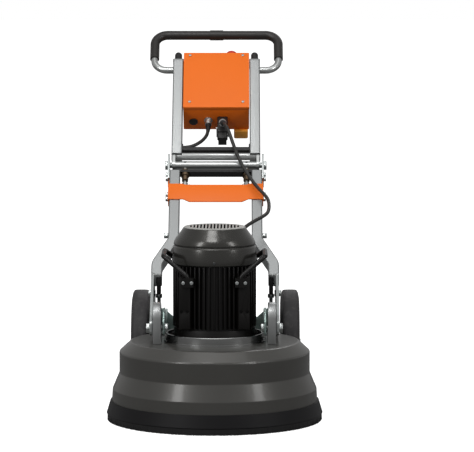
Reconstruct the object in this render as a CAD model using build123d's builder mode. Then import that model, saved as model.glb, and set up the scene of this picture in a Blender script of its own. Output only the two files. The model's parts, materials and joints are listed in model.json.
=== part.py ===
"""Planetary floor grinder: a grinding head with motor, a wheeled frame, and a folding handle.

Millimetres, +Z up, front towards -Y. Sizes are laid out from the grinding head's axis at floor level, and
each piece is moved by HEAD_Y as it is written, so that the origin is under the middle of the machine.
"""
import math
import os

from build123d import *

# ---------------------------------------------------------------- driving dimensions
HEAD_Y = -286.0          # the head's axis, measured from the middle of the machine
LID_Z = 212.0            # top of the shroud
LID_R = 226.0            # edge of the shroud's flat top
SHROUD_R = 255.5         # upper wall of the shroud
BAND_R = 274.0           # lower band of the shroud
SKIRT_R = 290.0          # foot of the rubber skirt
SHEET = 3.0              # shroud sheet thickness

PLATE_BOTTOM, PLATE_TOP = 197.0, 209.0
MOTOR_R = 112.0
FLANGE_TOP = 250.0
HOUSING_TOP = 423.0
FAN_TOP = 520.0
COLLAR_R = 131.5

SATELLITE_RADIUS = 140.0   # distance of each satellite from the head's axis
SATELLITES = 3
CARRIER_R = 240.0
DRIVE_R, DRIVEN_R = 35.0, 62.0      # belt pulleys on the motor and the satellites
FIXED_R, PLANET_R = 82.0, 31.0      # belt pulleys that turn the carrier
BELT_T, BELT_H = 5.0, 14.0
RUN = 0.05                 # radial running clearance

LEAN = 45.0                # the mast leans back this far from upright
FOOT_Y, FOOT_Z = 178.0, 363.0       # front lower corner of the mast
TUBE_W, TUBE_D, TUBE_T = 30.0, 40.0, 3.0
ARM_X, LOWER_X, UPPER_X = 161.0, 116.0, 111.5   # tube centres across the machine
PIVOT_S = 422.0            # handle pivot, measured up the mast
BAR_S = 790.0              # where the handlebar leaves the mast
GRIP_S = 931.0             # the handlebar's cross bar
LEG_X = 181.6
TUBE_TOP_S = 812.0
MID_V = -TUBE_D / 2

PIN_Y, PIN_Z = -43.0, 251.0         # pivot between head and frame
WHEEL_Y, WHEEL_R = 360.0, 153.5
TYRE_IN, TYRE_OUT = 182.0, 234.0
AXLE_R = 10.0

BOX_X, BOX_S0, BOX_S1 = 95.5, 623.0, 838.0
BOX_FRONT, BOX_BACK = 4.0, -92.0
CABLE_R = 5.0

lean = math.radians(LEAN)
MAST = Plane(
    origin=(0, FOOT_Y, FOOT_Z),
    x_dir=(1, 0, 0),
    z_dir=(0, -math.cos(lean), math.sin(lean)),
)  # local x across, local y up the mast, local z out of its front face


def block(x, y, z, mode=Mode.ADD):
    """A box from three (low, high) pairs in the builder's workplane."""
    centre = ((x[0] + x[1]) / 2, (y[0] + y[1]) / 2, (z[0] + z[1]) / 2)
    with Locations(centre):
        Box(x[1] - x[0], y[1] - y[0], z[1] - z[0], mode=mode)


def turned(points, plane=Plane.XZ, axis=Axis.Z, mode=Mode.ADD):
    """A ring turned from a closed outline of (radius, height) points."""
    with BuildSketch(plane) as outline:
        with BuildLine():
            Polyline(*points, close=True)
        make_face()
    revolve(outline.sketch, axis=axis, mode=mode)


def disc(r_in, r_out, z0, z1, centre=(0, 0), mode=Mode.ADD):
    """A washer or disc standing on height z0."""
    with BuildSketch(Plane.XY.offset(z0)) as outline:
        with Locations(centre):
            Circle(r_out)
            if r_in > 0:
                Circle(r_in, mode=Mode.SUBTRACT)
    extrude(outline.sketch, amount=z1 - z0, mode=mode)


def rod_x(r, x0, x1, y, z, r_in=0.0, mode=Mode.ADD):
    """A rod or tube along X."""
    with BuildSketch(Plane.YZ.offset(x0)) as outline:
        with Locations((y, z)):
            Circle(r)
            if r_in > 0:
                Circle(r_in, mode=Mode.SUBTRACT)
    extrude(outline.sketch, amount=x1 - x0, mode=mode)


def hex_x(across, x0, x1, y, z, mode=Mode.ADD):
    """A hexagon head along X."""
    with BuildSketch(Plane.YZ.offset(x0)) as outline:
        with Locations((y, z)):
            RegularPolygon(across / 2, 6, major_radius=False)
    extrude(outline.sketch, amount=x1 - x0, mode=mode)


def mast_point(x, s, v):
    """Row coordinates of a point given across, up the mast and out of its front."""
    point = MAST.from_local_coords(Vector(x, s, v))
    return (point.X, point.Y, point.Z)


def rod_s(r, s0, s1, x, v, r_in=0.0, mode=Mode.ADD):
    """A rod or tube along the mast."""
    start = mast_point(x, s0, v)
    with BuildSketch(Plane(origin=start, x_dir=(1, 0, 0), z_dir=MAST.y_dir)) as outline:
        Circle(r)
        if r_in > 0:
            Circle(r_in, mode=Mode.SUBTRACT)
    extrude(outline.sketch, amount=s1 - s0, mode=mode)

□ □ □

* TO BE DONE
Give back each line above precisely as it stands.

* THE ANSWER
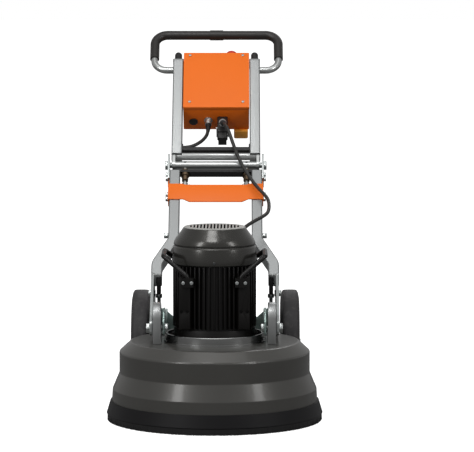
Reconstruct the object in this render as a CAD model using build123d's builder mode. Then import that model, saved as model.glb, and set up the scene of this picture in a Blender script of its own. Output only the two files. The model's parts, materials and joints are listed in model.json.
=== part.py ===
"""Planetary floor grinder: a grinding head with motor, a wheeled frame, and a folding handle.

Millimetres, +Z up, front towards -Y. Sizes are laid out from the grinding head's axis at floor level, and
each piece is moved by HEAD_Y as it is written, so that the origin is under the middle of the machine.
"""
import math
import os

from build123d import *

# ---------------------------------------------------------------- driving dimensions
HEAD_Y = -286.0          # the head's axis, measured from the middle of the machine
LID_Z = 212.0            # top of the shroud
LID_R = 226.0            # edge of the shroud's flat top
SHROUD_R = 255.5         # upper wall of the shroud
BAND_R = 274.0           # lower band of the shroud
SKIRT_R = 290.0          # foot of the rubber skirt
SHEET = 3.0              # shroud sheet thickness

PLATE_BOTTOM, PLATE_TOP = 197.0, 209.0
MOTOR_R = 112.0
FLANGE_TOP = 250.0
HOUSING_TOP = 423.0
FAN_TOP = 520.0
COLLAR_R = 131.5

SATELLITE_RADIUS = 140.0   # distance of each satellite from the head's axis
SATELLITES = 3
CARRIER_R = 240.0
DRIVE_R, DRIVEN_R = 35.0, 62.0      # belt pulleys on the motor and the satellites
FIXED_R, PLANET_R = 82.0, 31.0      # belt pulleys that turn the carrier
BELT_T, BELT_H = 5.0, 14.0
RUN = 0.05                 # radial running clearance

LEAN = 45.0                # the mast leans back this far from upright
FOOT_Y, FOOT_Z = 178.0, 363.0       # front lower corner of the mast
TUBE_W, TUBE_D, TUBE_T = 30.0, 40.0, 3.0
ARM_X, LOWER_X, UPPER_X = 161.0, 116.0, 111.5   # tube centres across the machine
PIVOT_S = 422.0            # handle pivot, measured up the mast
BAR_S = 790.0              # where the handlebar leaves the mast
GRIP_S = 931.0             # the handlebar's cross bar
LEG_X = 181.6
TUBE_TOP_S = 812.0
MID_V = -TUBE_D / 2

PIN_Y, PIN_Z = -43.0, 251.0         # pivot between head and frame
WHEEL_Y, WHEEL_R = 360.0, 153.5
TYRE_IN, TYRE_OUT = 182.0, 234.0
AXLE_R = 10.0

BOX_X, BOX_S0, BOX_S1 = 95.5, 623.0, 838.0
BOX_FRONT, BOX_BACK = 4.0, -92.0
CABLE_R = 5.0

lean = math.radians(LEAN)
MAST = Plane(
    origin=(0, FOOT_Y, FOOT_Z),
    x_dir=(1, 0, 0),
    z_dir=(0, -math.cos(lean), math.sin(lean)),
)  # local x across, local y up the mast, local z out of its front face


def block(x, y, z, mode=Mode.ADD):
    """A box from three (low, high) pairs in the builder's workplane."""
    centre = ((x[0] + x[1]) / 2, (y[0] + y[1]) / 2, (z[0] + z[1]) / 2)
    with Locations(centre):
        Box(x[1] - x[0], y[1] - y[0], z[1] - z[0], mode=mode)


def turned(points, plane=Plane.XZ, axis=Axis.Z, mode=Mode.ADD):
    """A ring turned from a closed outline of (radius, height) points."""
    with BuildSketch(plane) as outline:
        with BuildLine():
            Polyline(*points, close=True)
        make_face()
    revolve(outline.sketch, axis=axis, mode=mode)


def disc(r_in, r_out, z0, z1, centre=(0, 0), mode=Mode.ADD):
    """A washer or disc standing on height z0."""
    with BuildSketch(Plane.XY.offset(z0)) as outline:
        with Locations(centre):
            Circle(r_out)
            if r_in > 0:
                Circle(r_in, mode=Mode.SUBTRACT)
    extrude(outline.sketch, amount=z1 - z0, mode=mode)


def rod_x(r, x0, x1, y, z, r_in=0.0, mode=Mode.ADD):
    """A rod or tube along X."""
    with BuildSketch(Plane.YZ.offset(x0)) as outline:
        with Locations((y, z)):
            Circle(r)
            if r_in > 0:
                Circle(r_in, mode=Mode.SUBTRACT)
    extrude(outline.sketch, amount=x1 - x0, mode=mode)


def hex_x(across, x0, x1, y, z, mode=Mode.ADD):
    """A hexagon head along X."""
    with BuildSketch(Plane.YZ.offset(x0)) as outline:
        with Locations((y, z)):
            RegularPolygon(across / 2, 6, major_radius=False)
    extrude(outline.sketch, amount=x1 - x0, mode=mode)


def mast_point(x, s, v):
    """Row coordinates of a point given across, up the mast and out of its front."""
    point = MAST.from_local_coords(Vector(x, s, v))
    return (point.X, point.Y, point.Z)


def rod_s(r, s0, s1, x, v, r_in=0.0, mode=Mode.ADD):
    """A rod or tube along the mast."""
    start = mast_point(x, s0, v)
    with BuildSketch(Plane(origin=start, x_dir=(1, 0, 0), z_dir=MAST.y_dir)) as outline:
        Circle(r)
        if r_in > 0:
            Circle(r_in, mode=Mode.SUBTRACT)
    extrude(outline.sketch, amount=s1 - s0, mode=mode)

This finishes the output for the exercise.